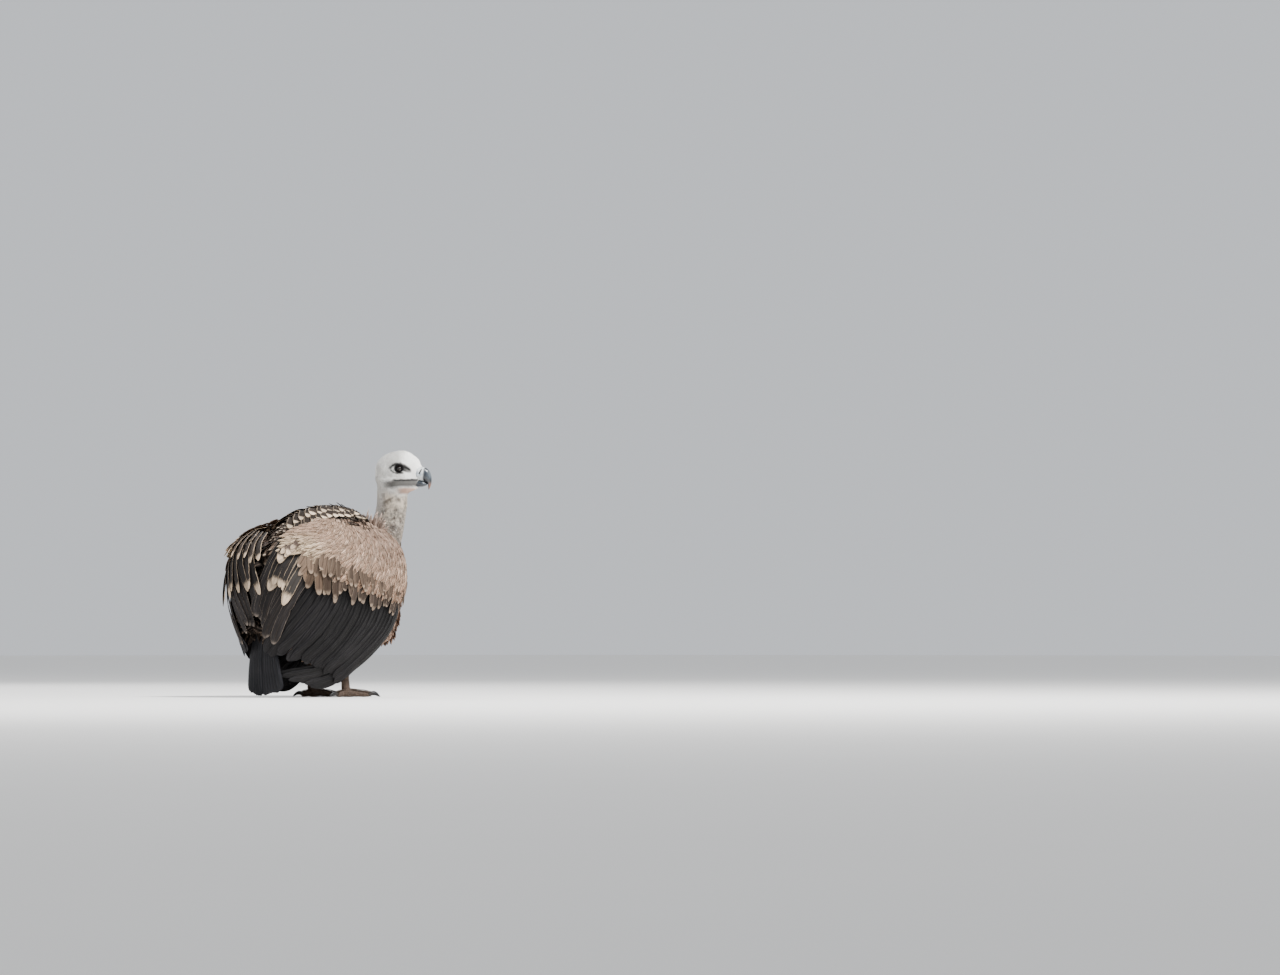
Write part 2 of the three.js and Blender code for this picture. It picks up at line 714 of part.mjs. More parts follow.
const vulture = new THREE.Group();
const placed = [];
for (const [name, finish, recipe] of recipes) {
  let made = recipe(0);
  for (const earlier of placed) if (touching(made, earlier)) made = made.subtract(earlier);
  placed.push(recipe(JOINT_GAP));
  const geometry = asGeometry(largest(solid(asGeometry(largest(made)))));
  geometry.computeVertexNormals();
  const mesh = new THREE.Mesh(geometry, new THREE.MeshStandardMaterial({ ...FINISH[finish], metalness: 0 }));
  mesh.name = name;
  vulture.add(mesh);
}

// The origin is under the middle of the bird, on the floor.
const reach = new THREE.Box3().setFromObject(vulture);
const middle = reach.getCenter(vec());
vulture.position.set(-Math.round(middle.x * 100) / 100, 0, 0);

export default vulture;
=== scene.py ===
import json
import math

import bmesh
import bpy
import numpy as np
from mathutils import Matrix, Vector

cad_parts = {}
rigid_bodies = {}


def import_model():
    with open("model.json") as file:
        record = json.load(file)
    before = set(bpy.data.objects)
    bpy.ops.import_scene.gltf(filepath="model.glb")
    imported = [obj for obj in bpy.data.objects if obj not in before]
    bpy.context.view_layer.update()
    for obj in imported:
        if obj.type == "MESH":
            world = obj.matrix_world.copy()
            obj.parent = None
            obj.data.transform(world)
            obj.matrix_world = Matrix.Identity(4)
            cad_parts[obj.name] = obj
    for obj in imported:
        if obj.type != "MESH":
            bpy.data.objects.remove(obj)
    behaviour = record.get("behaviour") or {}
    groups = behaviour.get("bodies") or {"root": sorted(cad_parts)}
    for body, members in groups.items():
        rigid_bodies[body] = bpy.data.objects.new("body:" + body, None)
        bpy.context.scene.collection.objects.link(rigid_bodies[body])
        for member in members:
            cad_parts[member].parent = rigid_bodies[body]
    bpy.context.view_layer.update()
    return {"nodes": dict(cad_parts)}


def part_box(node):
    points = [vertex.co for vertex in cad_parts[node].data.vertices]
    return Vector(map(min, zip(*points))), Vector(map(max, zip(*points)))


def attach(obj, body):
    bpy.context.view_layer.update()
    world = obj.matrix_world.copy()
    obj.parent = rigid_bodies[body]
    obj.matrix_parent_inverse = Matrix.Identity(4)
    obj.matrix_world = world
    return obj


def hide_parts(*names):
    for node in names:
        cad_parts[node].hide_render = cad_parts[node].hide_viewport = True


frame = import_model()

import openvdb
from mathutils import Vector

# Shapes are worked out in the bird's own millimetres: +X ahead, +Y its left, floor at 0.
# toScene sets them in the shared frame, in metres. The head has axes of its own, +X along the bill.
head = dict(at=np.array([240.0, -76.0, 621.0]), turn=math.radians(-60), apart=56, eye=8.6)
turnHead = np.array([
    [math.cos(head["turn"]), -math.sin(head["turn"]), 0],
    [math.sin(head["turn"]), math.cos(head["turn"]), 0],
    [0, 0, 1],
])


def fromHead(spots):
    return np.asarray(spots, float) @ turnHead.T + head["at"]


def toHead(spots):
    return (np.asarray(spots, float) - head["at"]) @ turnHead


eyeBox = np.array(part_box("eye_right")) * 1000
shift = np.array([eyeBox[:, 0].mean() - fromHead([0, -head["apart"] / 2, 0])[0], 0, 0])


def toScene(spots):
    return (np.asarray(spots, float) + shift) / 1000


bothSides = (("left", 1), ("right", -1))

# ---- small tools


def smooth(low, high, x):
    t = np.clip((x - low) / (high - low), 0, 1)
    return t * t * (3 - 2 * t)


def unit(v):
    return v / np.maximum(np.linalg.norm(v, axis=-1, keepdims=True), 1e-9)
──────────
### [Task description]
This exercise asks for the lines from the line with "on the floor." to the line with "from mathutils import Vector", both lines included, set down exactly and with nothing else.

### [Exercise output]
// The origin is under the middle of the bird, on the floor.
const reach = new THREE.Box3().setFromObject(vulture);
const middle = reach.getCenter(vec());
vulture.position.set(-Math.round(middle.x * 100) / 100, 0, 0);

export default vulture;
=== scene.py ===
import json
import math

import bmesh
import bpy
import numpy as np
from mathutils import Matrix, Vector

cad_parts = {}
rigid_bodies = {}


def import_model():
    with open("model.json") as file:
        record = json.load(file)
    before = set(bpy.data.objects)
    bpy.ops.import_scene.gltf(filepath="model.glb")
    imported = [obj for obj in bpy.data.objects if obj not in before]
    bpy.context.view_layer.update()
    for obj in imported:
        if obj.type == "MESH":
            world = obj.matrix_world.copy()
            obj.parent = None
            obj.data.transform(world)
            obj.matrix_world = Matrix.Identity(4)
            cad_parts[obj.name] = obj
    for obj in imported:
        if obj.type != "MESH":
            bpy.data.objects.remove(obj)
    behaviour = record.get("behaviour") or {}
    groups = behaviour.get("bodies") or {"root": sorted(cad_parts)}
    for body, members in groups.items():
        rigid_bodies[body] = bpy.data.objects.new("body:" + body, None)
        bpy.context.scene.collection.objects.link(rigid_bodies[body])
        for member in members:
            cad_parts[member].parent = rigid_bodies[body]
    bpy.context.view_layer.update()
    return {"nodes": dict(cad_parts)}


def part_box(node):
    points = [vertex.co for vertex in cad_parts[node].data.vertices]
    return Vector(map(min, zip(*points))), Vector(map(max, zip(*points)))


def attach(obj, body):
    bpy.context.view_layer.update()
    world = obj.matrix_world.copy()
    obj.parent = rigid_bodies[body]
    obj.matrix_parent_inverse = Matrix.Identity(4)
    obj.matrix_world = world
    return obj


def hide_parts(*names):
    for node in names:
        cad_parts[node].hide_render = cad_parts[node].hide_viewport = True


frame = import_model()

import openvdb
from mathutils import Vector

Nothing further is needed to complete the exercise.